New Change FX’s Woolmer adds that asset managers may need to address the issue, not only with their OMS providers but also with third parties such as custodians, if they are given responsibility for collecting data on behalf of asset managers.

He adds: “If an asset manager doesn’t know when a transaction took place on their behalf in the market, then that gap can be costly, especially when we’re talking about algos. That means they could be using venues that have high market impact and may do things in the last look window they wouldn’t want.”

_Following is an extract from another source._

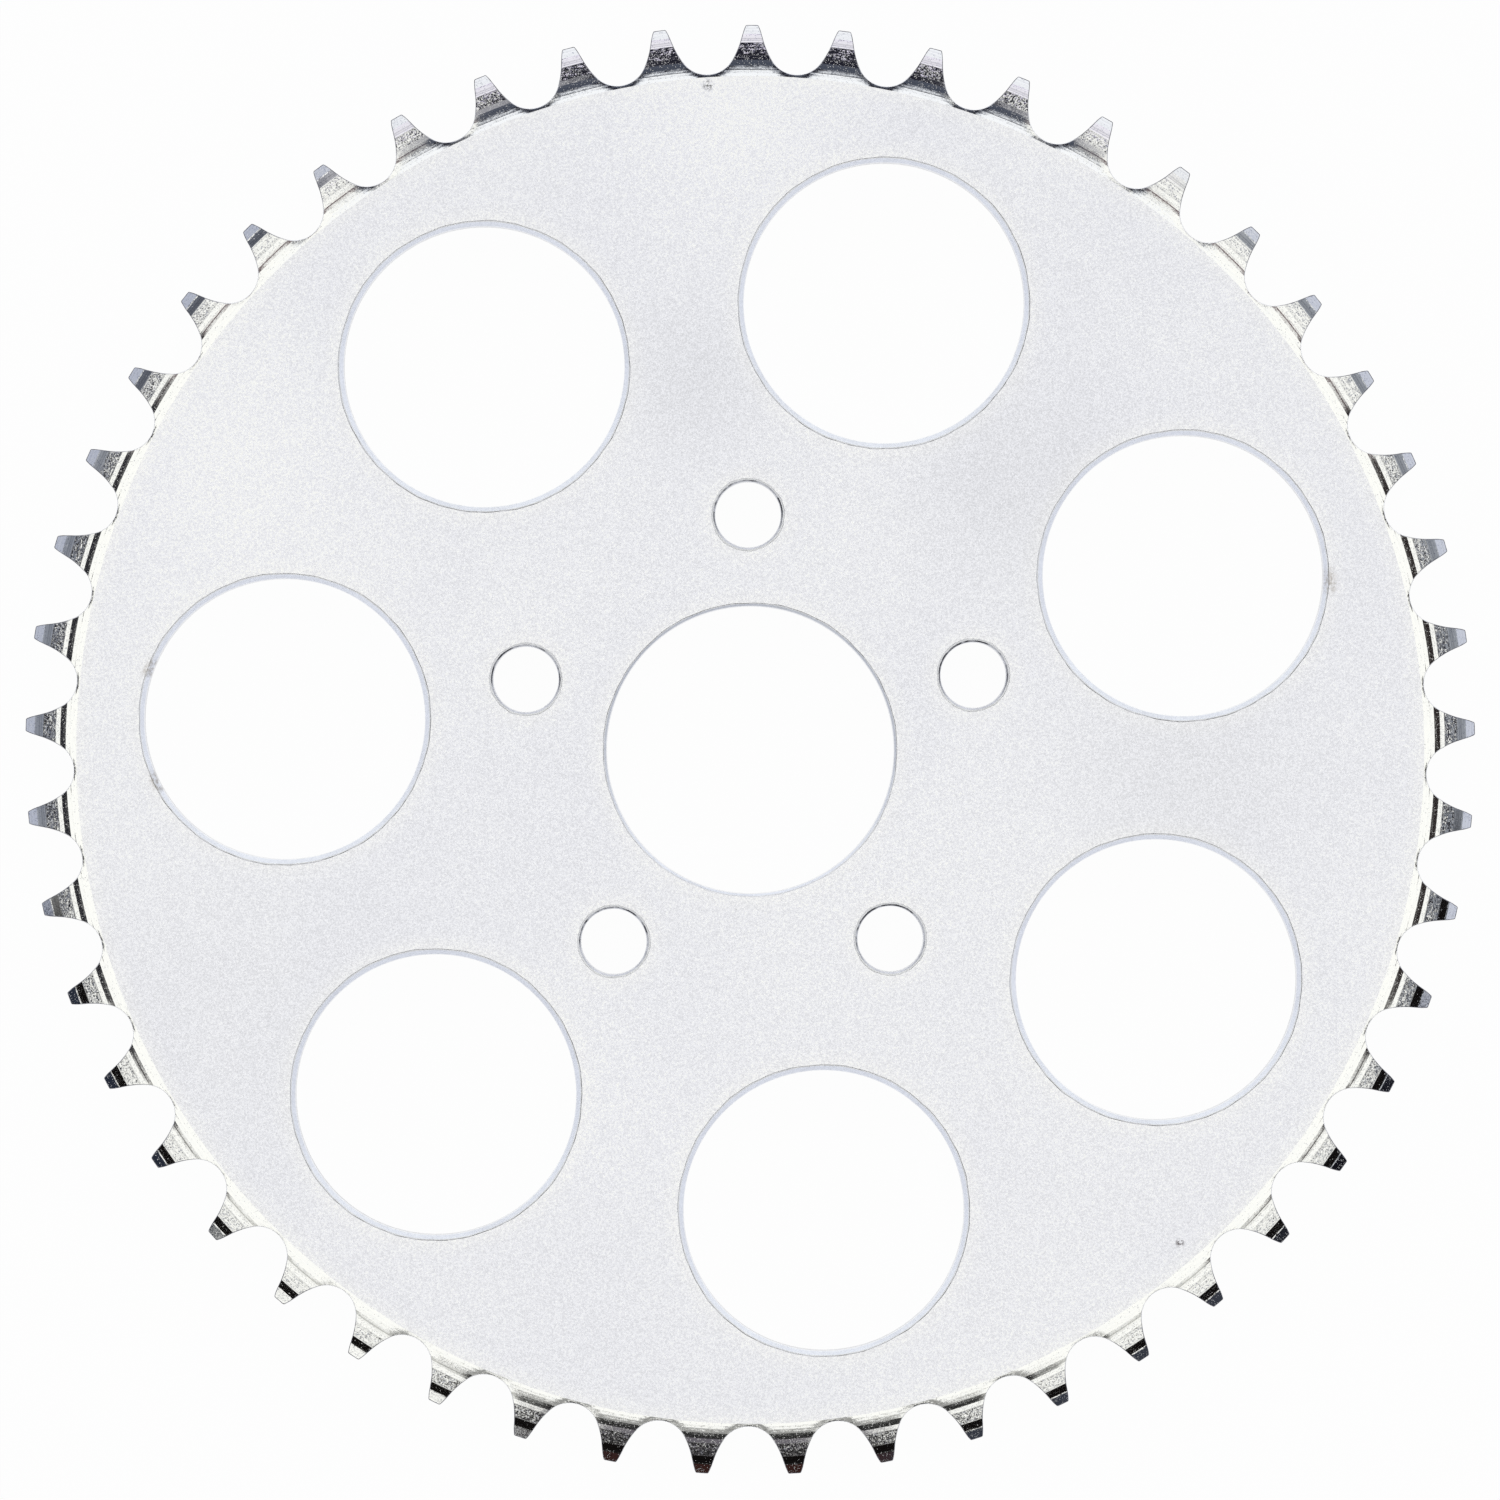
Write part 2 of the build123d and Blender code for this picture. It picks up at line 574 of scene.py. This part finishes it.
# The room above the table, as light panels and dark flags: azimuth, half width, then from and to
# this far from straight up, in degrees, and the colour. Later ones lie over earlier ones. They
# suit the bevel as it is seen from straight above.
ROOM_PANELS = (
    # overhead, in rings round the camera
    (90, 84, 13.6, 15.6, (0.09, 0.04, 0.05)),
    (270, 84, 13.6, 15.6, (0.50, 0.50, 0.47)),
    (206, 8, 13.6, 15.6, (0.05, 0.04, 0.04)),
    (326, 8, 13.6, 15.6, (0.05, 0.04, 0.04)),
    (270, 84, 24.4, 26.4, (0.50, 0.50, 0.47)),
    (2, 27, 12.2, 18, (0.02, 0.015, 0.015)),
    (177, 30, 12.2, 18, (0.02, 0.02, 0.025)),
    (358, 24, 25.5, 32.5, (0.04, 0.04, 0.05)),
    (174, 26, 25.5, 32.5, (0.02, 0.02, 0.025)),
    (90, 36, 3.6, 7.0, (0.97, 0.99, 1.03)),
    (90, 31, 7.0, 12.5, (0.35, 0.37, 0.42)),
    (90, 29, 8.6, 12.2, (0.015, 0.015, 0.025)),
    (90, 29, 12, 18, (0.07, 0.08, 0.11)),
    (90, 31, 17, 26, (0.33, 0.33, 0.36)),
    (87, 17, 17, 26, (0.015, 0.015, 0.025)),
    (92, 25, 25.5, 36, (0.02, 0.02, 0.03)),
    (268, 22, 7.0, 11, (0.30, 0.30, 0.29)),
    (272, 24, 12.2, 18, (0.02, 0.02, 0.02)),
    (267, 12, 17, 26, (0.14, 0.13, 0.15)),
    (267, 19, 25.5, 41, (0.02, 0.02, 0.02)),
    (267, 17, 31.5, 33.5, (0.16, 0.15, 0.16)),
    # lower down, towards the walls
    (358, 22, 32.5, 37, (0.24, 0.26, 0.30)),
    (174, 28, 32.5, 37, (0.21, 0.22, 0.26)),
    (5, 45, 37, 50, (0.30, 0.32, 0.36)),
    (140, 16, 40, 50, (0.12, 0.13, 0.16)),
    (172, 18, 37, 50, (0.26, 0.28, 0.33)),
    (90, 32, 36, 41.5, (0.78, 0.74, 0.88)),
    (90, 34, 41.5, 50, (0.92, 0.90, 0.98)),
    (90, 38, 50, 75, (0.93, 0.95, 1.0)),
    (0, 50, 50, 66, (0.60, 0.63, 0.73)),
    (170, 46, 50, 66, (0.47, 0.50, 0.60)),
    (272, 82, 40.4, 50, (0.006, 0.005, 0.005)),
    (209, 15, 50, 66, (0.02, 0.025, 0.04)),
    (294, 45, 50, 66, (0.04, 0.045, 0.06)),
    (326, 8, 50, 66, (0.006, 0.006, 0.01)),
    (268, 13, 50, 66, (0.035, 0.014, 0.012)),
)
PANEL_SOFT = 6.0  # how softly a panel ends to its sides
PANEL_RIM = 0.6  # and upwards and downwards
ROOM_LIGHT = (1.04, 1.04, 1.005)  # the colour of the room between the panels
HORIZON = (0.86, 0.90, 0.99)  # and low down
HORIZON_FROM = 60  # where the one begins to turn into the other, from straight up
HORIZON_TO = 88  # and where it ends
TABLE_GLOW = 0.97  # the part of the table's white that no shadow falls on


def studio():
    """The world: white to the camera, and the room's panels to everything else."""
    world = bpy.data.worlds.new("studio")
    bpy.context.scene.world = world
    n = Nodes(world)
    direction = n.add("TexCoord", output="Generated")
    x, y, z = n.split(direction)
    from_up = n.math("MULTIPLY", n.math("ARCCOSINE", z), 180 / pi)
    level = n.vector("NORMALIZE", n.add("CombineXYZ", {0: x, 1: y}))
    low_down = n.fade(from_up, HORIZON_FROM, HORIZON_TO)
    colour = n.mix(low_down, ROOM_LIGHT + (1,), HORIZON + (1,))
    for azimuth, half_w, nearest, farthest, paint in ROOM_PANELS:
        middle = (cos(radians(azimuth)), sin(radians(azimuth)), 0)
        ahead = n.vector("DOT_PRODUCT", level, middle, "Value")
        outside = cos(radians(half_w + PANEL_SOFT))
        within = n.fade(ahead, outside, cos(radians(half_w - PANEL_SOFT)))
        past = n.fade(from_up, nearest - PANEL_RIM, nearest + PANEL_RIM)
        before = n.fade(from_up, farthest + PANEL_RIM, farthest - PANEL_RIM)
        share = n.math("MULTIPLY", within, n.math("MULTIPLY", past, before))
        colour = n.mix(share, colour, paint + (1,))
    seen = n.add("LightPath", output="Is Camera Ray")
    colour = n.mix(seen, colour, (1, 1, 1, 1))
    background = n.add("Background", {"Color": colour, "Strength": 1.0})
    n.add("OutputWorld", {"Surface": background})


def table():
    """A white table that keeps a faint shadow of the sprocket."""
    size = 6.0  # metres
    drop = 0.0001  # metres, between the plate and the table
    mesh = bpy.data.meshes.new("table")
    corners = [(-size, -size), (size, -size), (size, size), (-size, size)]
    mesh.from_pydata([(x, y, low.z - drop) for x, y in corners], [], [(0, 1, 2, 3)])
    material = bpy.data.materials.new("white_table")
    n = Nodes(material)
    paths = n.tree.nodes.new("ShaderNodeLightPath").outputs
    seen = n.math("ADD", paths["Is Camera Ray"], paths["Is Glossy Ray"])
    seen = n.math("ADD", seen, paths["Is Transmission Ray"], clamp=True)
    paper = n.add("BsdfDiffuse", {"Color": (0.95, 0.95, 0.95, 1)})
    glow = n.add("Emission", {"Color": (1, 1, 1, 1), "Strength": 1.0})
    white = n.math("MULTIPLY", seen, TABLE_GLOW)
    surface = n.add("MixShader", {0: white, 1: paper, 2: glow})
    n.add("OutputMaterial", {"Surface": surface})
    mesh.materials.append(material)
    obj = bpy.data.objects.new("table", mesh)
    bpy.context.scene.collection.objects.link(obj)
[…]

This year, FX Week sister site Risk.net analysed disclosures from the top 50 liquidity providers, including non-banks, on their last look policies. It found that while most firms adhere to the FX Global Code, a quarter have no public disclosures on their last look practices, nor would they share them. More than half refused to publicly state or confirm their approach to hold times.

So, what can buy-side firms do?

Going direct to the source for timestamp data is the route advised by Tradefeedr. It is building an industrywide data utility that relies on banks and trading platforms making their data available for independent analysis, hoping to optimise interaction between FX market participants.

Balraj Bassi, co-founder of the analytics start-up, says: “I think they should take the timestamp from the banks. If I’m trading with a bank, I need to be talking to the bank directly. How old is the quote I’m trading on? If it’s very old I need to go to talk to my platform provider and ask ‘why am I trading on old prices from banks?’”

“The next thing I want to know is how long the bank held it for. So there’s two things you can get from banks: the quote age and the hold time. The other thing on the buy side, which their platform should have, is a response time of when I sent it and when I got a receipt back. All three, in my opinion, are important,” he says.